In my book, ‘The Great Australian Blight, Losing the plot in Australian foreign policy’, published in 2001 by Otford Press, p71, I said, ‘Howard remained opposed to an independent East Timor until early 1999. Downer attempted to finesse Howard’s recognition of the strength of Australian public opinion in favour of independence as a “shift in government policy”…nonetheless the Government continued to acknowledge and affirm Indonesia’s right to occupy East Timor.’

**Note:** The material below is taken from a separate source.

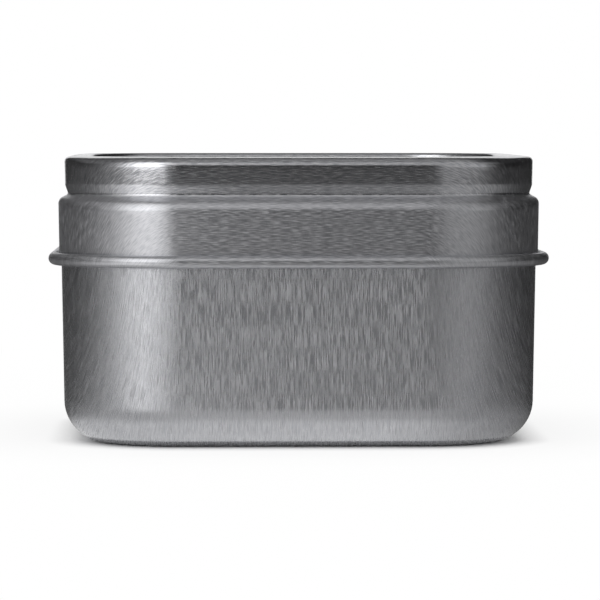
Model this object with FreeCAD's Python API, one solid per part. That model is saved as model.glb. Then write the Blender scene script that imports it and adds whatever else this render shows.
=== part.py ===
import FreeCAD, Part
import math
import os

# A small square tin with rounded corners, shut with its slip-on lid.
#
# Frame: millimetres, +Z up. The origin is the middle of the base, on the plane
# that the tin stands on, and the four flat sides face +X, -X, +Y and -Y.
#
# Both pieces are pressed from tinplate, and each has one section all the way
# round. A section is drawn in the XZ plane: its first number is the distance out
# from a corner axis, the upright line at the centre of a corner's curve, and its
# second is the height. Pushed along a side it makes the flat wall, and turned
# about the corner axis it makes the corner.

# ---- driving dimensions ----------------------------------------------------

SIDE_WIDTH = 76.0  # across the body's flat sides, at its rim
BODY_HEIGHT = 37.9  # from the floor to the body's rim
CORNER_RADIUS = 18.7  # of the body's corners, at its rim
SHEET = 0.25  # thickness of the tinplate

# The body is drawn from one blank, and leans in a little towards its foot so
# that it leaves the die.
BODY_DRAFT = 0.662  # how far the side leans in, from the rim down to the floor
FOOT_RADIUS = 6.55  # curve between the side and the base
FOOT_RING_WIDTH = 2.6  # flat ring that the tin stands on
BASE_PANEL_RISE = 0.6  # the base is pressed up inside that ring
BASE_SLOPE_WIDTH = 1.2  # slope from the ring to the raised base
BASE_BEND_RADIUS = 0.8  # bends at the two ends of that slope

# The lid is one pressing. From the middle outwards and down it has a sunk panel,
# a raised rim, a neck that turns in at its waist to a groove, a sloping shoulder
# that sits on the body's rim, a skirt outside the body and a curled edge.
LID_CLEARANCE = 0.08  # between the body's side and the inside of the skirt
PANEL_DEPTH = 1.2  # from the crest of the rim down to the panel
PANEL_BEND_RADIUS = 0.5  # between the panel and the side of the rim
RIM_WIDTH = 3.15  # across the top of the rim, before its edges are rounded
RIM_FALL = 0.45  # the rim slopes down by this much from its inner edge outwards
RIM_INNER_RADIUS = 0.7
RIM_OUTER_RADIUS = 1.4
RIM_DRAFT = 0.15  # how far the inner side of the rim leans over its depth
NECK_HEIGHT = 5.95  # from the groove to the crest of the rim
NECK_DEPTH = 1.0  # the neck's top, in from the outside of the skirt
WAIST_HEIGHT = 1.5  # from the groove up to where the neck turns in towards it
WAIST_DEPTH = 1.1  # the waist, in from the outside of the skirt
WAIST_RADIUS = 2.0
GROOVE_DEPTH = 1.75  # the groove, in from the outside of the skirt
GROOVE_RADIUS = 0.4
SHOULDER_FALL = 1.45  # from the groove down to the shoulder's outer edge
SHOULDER_RADIUS = 1.8  # outside curve between the shoulder and the skirt
SKIRT_DROP = 8.8  # from the body's rim down to the middle of the curled edge

# The edge is rolled outwards and up, so that no cut edge can be touched.
CURL_DIAMETER = 2.0
CURL_GAP = 0.08  # between the cut edge inside the roll and the skirt

# ---- values that follow ----------------------------------------------------

CORNER_AXIS = SIDE_WIDTH / 2 - CORNER_RADIUS  # x and y of the corner axes

SHOULDER_INNER_RADIUS = SHOULDER_RADIUS - SHEET
SKIRT_INSIDE = CORNER_RADIUS + LID_CLEARANCE
SKIRT_OUTSIDE = SKIRT_INSIDE + SHEET
SHOULDER_EDGE = BODY_HEIGHT + SHEET
GROOVE_LEVEL = SHOULDER_EDGE + SHOULDER_FALL
WAIST_LEVEL = GROOVE_LEVEL + WAIST_HEIGHT
LID_TOP = GROOVE_LEVEL + NECK_HEIGHT
PANEL_LEVEL = LID_TOP - PANEL_DEPTH


def body_side(height):
    """Distance from the corner axis to the body's side at a height."""
    return CORNER_RADIUS - BODY_DRAFT * (1 - height / BODY_HEIGHT)


# ---- drawing a section -----------------------------------------------------


def point(out, height):
    """A point of a section, as a vector in the XZ plane."""
    return FreeCAD.Vector(out, 0, height)


def bend(before, corner, after, radius):
    """The arc that rounds one corner of an outline, tangent to both its lines."""
    to_before = (before - corner).normalize()
    to_after = (after - corner).normalize()
    half_angle = to_before.getAngle(to_after) / 2
    middle_line = (to_before + to_after).normalize()
    reach = radius / math.tan(half_angle)
    to_middle = radius / math.sin(half_angle) - radius
    start = corner + to_before * reach
    middle = corner + middle_line * to_middle
    end = corner + to_after * reach
    return Part.Arc(start, middle, end).toShape()


def rounded_line(corners):
    """Edges through (out, height, radius) corners. The two ends have no radius."""
    places = [point(out, height) for out, height, _ in corners]
    radii = [radius for _, _, radius in corners]
    edges = []
    here = places[0]
    for index in range(1, len(places)):
        if radii[index]:
            arc = bend(
                places[index - 1], places[index], places[index + 1], radii[index]
            )
            edges.append(Part.makeLine(here, arc.Vertexes[0].Point))
            edges.append(arc)
            here = arc.Vertexes[-1].Point
        else:
            edges.append(Part.makeLine(here, places[index]))
            here = places[index]
    return edges


def turned_arc(centre, radius, start, end):
    """An arc about a centre, between two angles in degrees from straight out."""

    def at(angle):
        turn = math.radians(angle)
        return centre + point(radius * math.cos(turn), radius * math.sin(turn))

    return Part.Arc(at(start), at((start + end) / 2), at(end)).toShape()


def all_round(edges, middle_bottom, middle_top):
    """The solid with a section's shape on all four sides and corners.

    The section reaches in to the corner axes, and a plain block between
    middle_bottom and middle_top fills the square between them.
    """
    face = Part.Face(Part.Wire(edges))
    run = 2 * CORNER_AXIS
    side = face.translated(FreeCAD.Vector(CORNER_AXIS, -CORNER_AXIS, 0))
    side = side.extrude(FreeCAD.Vector(0, run, 0))
    axis_foot = FreeCAD.Vector(CORNER_AXIS, CORNER_AXIS, 0)
    up = FreeCAD.Vector(0, 0, 1)
    corner = face.translated(axis_foot).revolve(axis_foot, up, 90)
    middle = Part.makeBox(
        run,
        run,
        middle_top - middle_bottom,
        FreeCAD.Vector(-CORNER_AXIS, -CORNER_AXIS, middle_bottom),
    )
    pieces = []
    for quarter in range(4):
        for piece in (side, corner):
            pieces.append(piece.rotated(FreeCAD.Vector(), up, 90 * quarter))
    return middle.fuse(pieces).removeSplitter()


# ---- the two pieces --------------------------------------------------------


def make_tin_body():
    """The drawn body. Shut under its lid it is solid up to its rim."""
    ring_outside = body_side(0) - FOOT_RADIUS
    ring_inside = ring_outside - FOOT_RING_WIDTH
    panel_edge = ring_inside - BASE_SLOPE_WIDTH
    edges = rounded_line(
        [
            (0, BASE_PANEL_RISE, 0),
            (panel_edge, BASE_PANEL_RISE, BASE_BEND_RADIUS),
            (ring_inside, 0, BASE_BEND_RADIUS),
            (body_side(0), 0, FOOT_RADIUS),
            (body_side(BODY_HEIGHT), BODY_HEIGHT, SHOULDER_INNER_RADIUS),
            (0, BODY_HEIGHT, 0),
            (0, BASE_PANEL_RISE, 0),
        ]
    )
    return all_round(edges, BASE_PANEL_RISE, BODY_HEIGHT)


def make_lid():
    """The pressed lid: solid above the body's rim, with a thin skirt round it."""
    # The skirt leans in with the body and keeps its clearance down to the curl,
    # which starts at the skirt's inside and so has its middle a radius further out.
    curl_radius = CURL_DIAMETER / 2
    curl_level = BODY_HEIGHT - SKIRT_DROP
    skirt_foot = body_side(curl_level) + LID_CLEARANCE
    curl_middle = point(skirt_foot + curl_radius, curl_level)

    # The roll starts pointing down and stops just before it meets the skirt.
    start = 180
    skirt_to_middle = curl_radius - SHEET
    end = 360 + math.degrees(math.acos((CURL_GAP - skirt_to_middle) / curl_radius))
    roll_outside = turned_arc(curl_middle, curl_radius, start, end)
    roll_inside = turned_arc(curl_middle, curl_radius - SHEET, end, start)
    cut_edge = Part.makeLine(
        roll_outside.Vertexes[-1].Point, roll_inside.Vertexes[0].Point
    )

    inside = rounded_line(
        [
            (0, BODY_HEIGHT, 0),
            (SKIRT_INSIDE, BODY_HEIGHT, SHOULDER_INNER_RADIUS),
            (skirt_foot, curl_level, 0),
        ]
    )
    neck_top = SKIRT_OUTSIDE - NECK_DEPTH
    rim_inside = neck_top - RIM_WIDTH
    outside = rounded_line(
        [
            (skirt_foot + SHEET, curl_level, 0),
            (SKIRT_OUTSIDE, SHOULDER_EDGE, SHOULDER_RADIUS),
            (SKIRT_OUTSIDE - GROOVE_DEPTH, GROOVE_LEVEL, GROOVE_RADIUS),
            (SKIRT_OUTSIDE - WAIST_DEPTH, WAIST_LEVEL, WAIST_RADIUS),
            (neck_top, LID_TOP - RIM_FALL, RIM_OUTER_RADIUS),
            (rim_inside, LID_TOP, RIM_INNER_RADIUS),
            (rim_inside - RIM_DRAFT, PANEL_LEVEL, PANEL_BEND_RADIUS),
            (0, PANEL_LEVEL, 0),
            (0, BODY_HEIGHT, 0),
        ]
    )
    edges = inside + [roll_outside, cut_edge, roll_inside] + outside
    return all_round(edges, BODY_HEIGHT, PANEL_LEVEL)


# ---- writing the parts -----------------------------------------------------

MAKERS = {
    "tin_body": make_tin_body,
    "lid": make_lid,
}

os.makedirs("parts", exist_ok=True)
for name, make in MAKERS.items():
    shape = make()
    if len(shape.Solids) != 1 or not shape.isValid():
        raise ValueError(f"{name} is not one sound solid")
    solid = shape.Solids[0]
    solid.exportStep(f"parts/{name}.step")
    box = solid.optimalBoundingBox(False)
    print(
        f"{name}: {box.XLength:.2f} x {box.YLength:.2f} x {box.ZLength:.2f} mm, "
        f"from z {box.ZMin:.2f}, {len(solid.Faces)} faces, {solid.Volume:.0f} mm3"
    )
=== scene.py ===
# %% [markdown]
# # A small square tin with a slip-on lid
#
# The tin is two pressings of thin tinplate: a drawn body, and a lid that is pushed
# over it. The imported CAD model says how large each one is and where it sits. This
# lesson loads that model as a fixed frame, models both pressings again as fine
# meshes whose surface coordinates follow the sheet, and gives them the brushed
# finish that the sheet had before it was pressed.

# %% Load the frame
import math

import bmesh
import bpy
from mathutils import Matrix, Vector


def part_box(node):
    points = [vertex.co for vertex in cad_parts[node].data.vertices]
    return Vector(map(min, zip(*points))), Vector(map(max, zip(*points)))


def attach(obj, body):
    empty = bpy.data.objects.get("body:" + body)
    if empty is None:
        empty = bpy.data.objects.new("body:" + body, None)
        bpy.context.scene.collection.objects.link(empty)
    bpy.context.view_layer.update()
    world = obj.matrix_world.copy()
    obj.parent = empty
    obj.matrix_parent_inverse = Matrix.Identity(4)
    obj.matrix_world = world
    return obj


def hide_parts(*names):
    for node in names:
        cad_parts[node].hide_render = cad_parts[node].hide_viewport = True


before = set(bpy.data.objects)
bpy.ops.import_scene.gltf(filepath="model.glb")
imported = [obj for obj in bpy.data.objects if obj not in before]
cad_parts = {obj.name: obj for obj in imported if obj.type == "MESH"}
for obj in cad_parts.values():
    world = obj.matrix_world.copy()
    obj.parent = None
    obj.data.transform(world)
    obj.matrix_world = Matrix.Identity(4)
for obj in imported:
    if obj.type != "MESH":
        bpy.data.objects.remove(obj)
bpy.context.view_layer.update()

MM = 0.001  # one millimetre in metres
body_low, body_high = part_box("tin_body")
lid_low, lid_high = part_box("lid")
print("body", [round(value / MM, 2) for value in body_high - body_low], "mm")
print("lid", [round(value / MM, 2) for value in lid_high - lid_low], "mm")

# %% [markdown]
# ## Where the sizes come from
#
# Everything hangs on four sizes that the frame gives: the height of the body, the
# top and the lowest point of the lid, and the outside of its rolled edge. The
# smaller sizes are those of the press tools, in millimetres. The corner axis is
# the upright line at the centre of a corner's curve, and both pressings share it.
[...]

Downer denied the involvement and arming of the East Timorese Militia by the Indonesian Army (TNI) until not long before the intervention of the Australian led, international peace keeping force (INTERFET) in East Timor. The shadow foreign affairs spokesman, Laurie Brereton accused him in 1999 of lying. Greg Sheridan of The Australian backed Downer’s anti-East Timor, pro-Indonesia line.
Later, p122, I noted, Downer was reported in the SMH, on 8 December 2000, as saying Australia and Indonesia needed better defence ties. ‘Bereft of ideas, morality and shame the government blundered about looking for its old comfort zone, unwilling or unable to acknowledge that following the ballot in east Timor the dynamics of the archipelago had irrevocably changed.’
On p123, I said, ‘Nevertheless, Australia and East Timor did find Major-General Peter Cosgrove just in the nick of time. Cosgrove and his troops performed the task of securing peace and stability in East Timor in the manner in which every Australian hoped they would. Cosgrove provided leadership of a quality which had been sorely lacking in Australia. John Howard, John Moore (Minister for Defence), and Alexander Downer latched onto his coat tails hoping to gain some of the reflected glory and increase their diminished stature.’
Howard and Downer were humiliated by the way events unfolded in East Timor. They gave every indication they felt belittled and they had reason to. They had behaved in petty and mean spirited fashion further demonstrating these characteristics with the authorisation of the bugging of the cabinet room in Dili. They have unleashed the most bizarre and cruel chain of events which will not end well for them.
Bruce Haigh is a retired Diplomat and political commentator.